As the traditional priest, he says he persuaded the “hesitant” political leaders of his faction to make a human sacrifice before going into battle.
“They asked me to do it in secret; but some of the sacrifices are supposed to be as a ceremony; so my boys and I made some of the sacrifices in the open.”
Mr Blahyi did not say where they had found the children to be killed.
He said he thought that confessing to what he had done and asking for forgiveness could help heal the country’s wounds.
“I have been looking for an opportunity to tell the true story about my life; and every time I tell people my story, I feel relieved,” he said, drinking a bottle of tomato juice in the capital, Monrovia.
‘Ashamed’
Mr Blahyi stopped fighting in 1996, saying God appeared to him as he was charging naked into battle and told him he was doing Satan’s work.
He is now often seen preaching on street corners and churches in Monrovia.
“I now preach against murder and making human sacrifices,” he said.
“Some people see me and congratulate me.
“Others see me and say I should not be walking down the streets of Monrovia posing proud. But I continue to tell such people I am not proud, I am ashamed.”
Between the time he was ordained a “traditional priest” and the time he stopped fighting, he said, “more than 20,000 people fell victim - they were killed.”
Warlord
Liberia’s TRC, modelled on South Africa’s post-apartheid commission, began hearings earlier this month.
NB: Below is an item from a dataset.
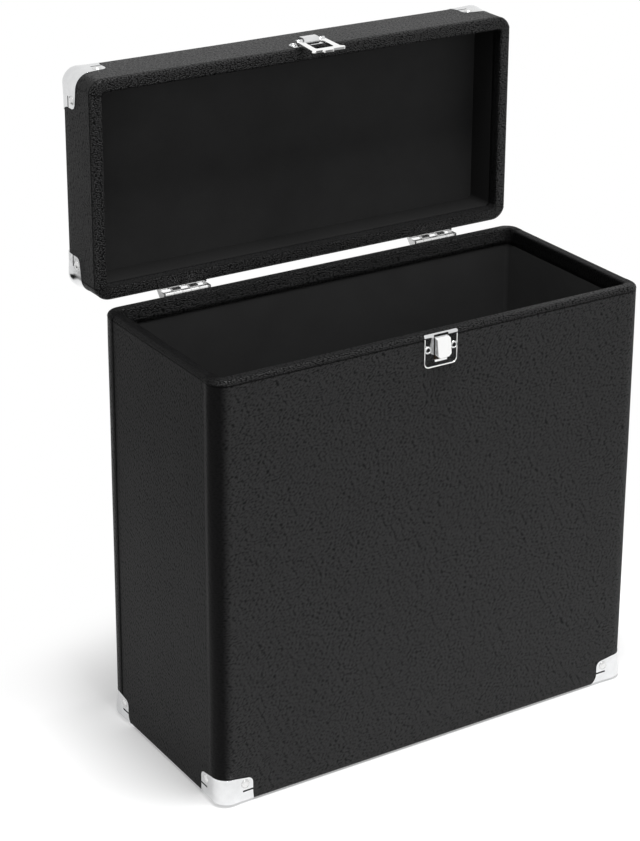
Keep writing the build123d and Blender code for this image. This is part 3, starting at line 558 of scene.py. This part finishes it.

Some Liberians, however, say their body is too weak and argue that a war crimes court should be established - Mr Taylor is being accused by a court set up to investigate the conflict in neighbouring Sierra Leone.
“If you have an individual admitting that he and his group killed over 20,000 people, certainly there should be a mechanism put in place for such people to face justice,” said Mulbah Morlue, who heads the Forum for the Establishment of a War Crimes Court in Liberia.
The war is now over but some 15,000 UN peacekeepers remain in the country.
While asking for forgiveness, Mr Blahyi says he’s ready for whatever the TRC decides to do to him.
“I could be electrocuted, I could be hanged,” he said. “But I think forgiveness and reconciliation is the right way to go.”
He also urged other former fighters to confess their doings because “wherever they go there is a stigma on them”.
But another former warlord, Prince Johnson, says he will not appear before the commission unless he is compelled to do so.
Mr Johnson, now a senator, led the forces who tortured and killed then President Doe in 1990. The video of this brutal killing is still on sale in Liberia.
He says that he has already made his peace with the Doe family but would testify at the TRC if they lodged a formal complaint.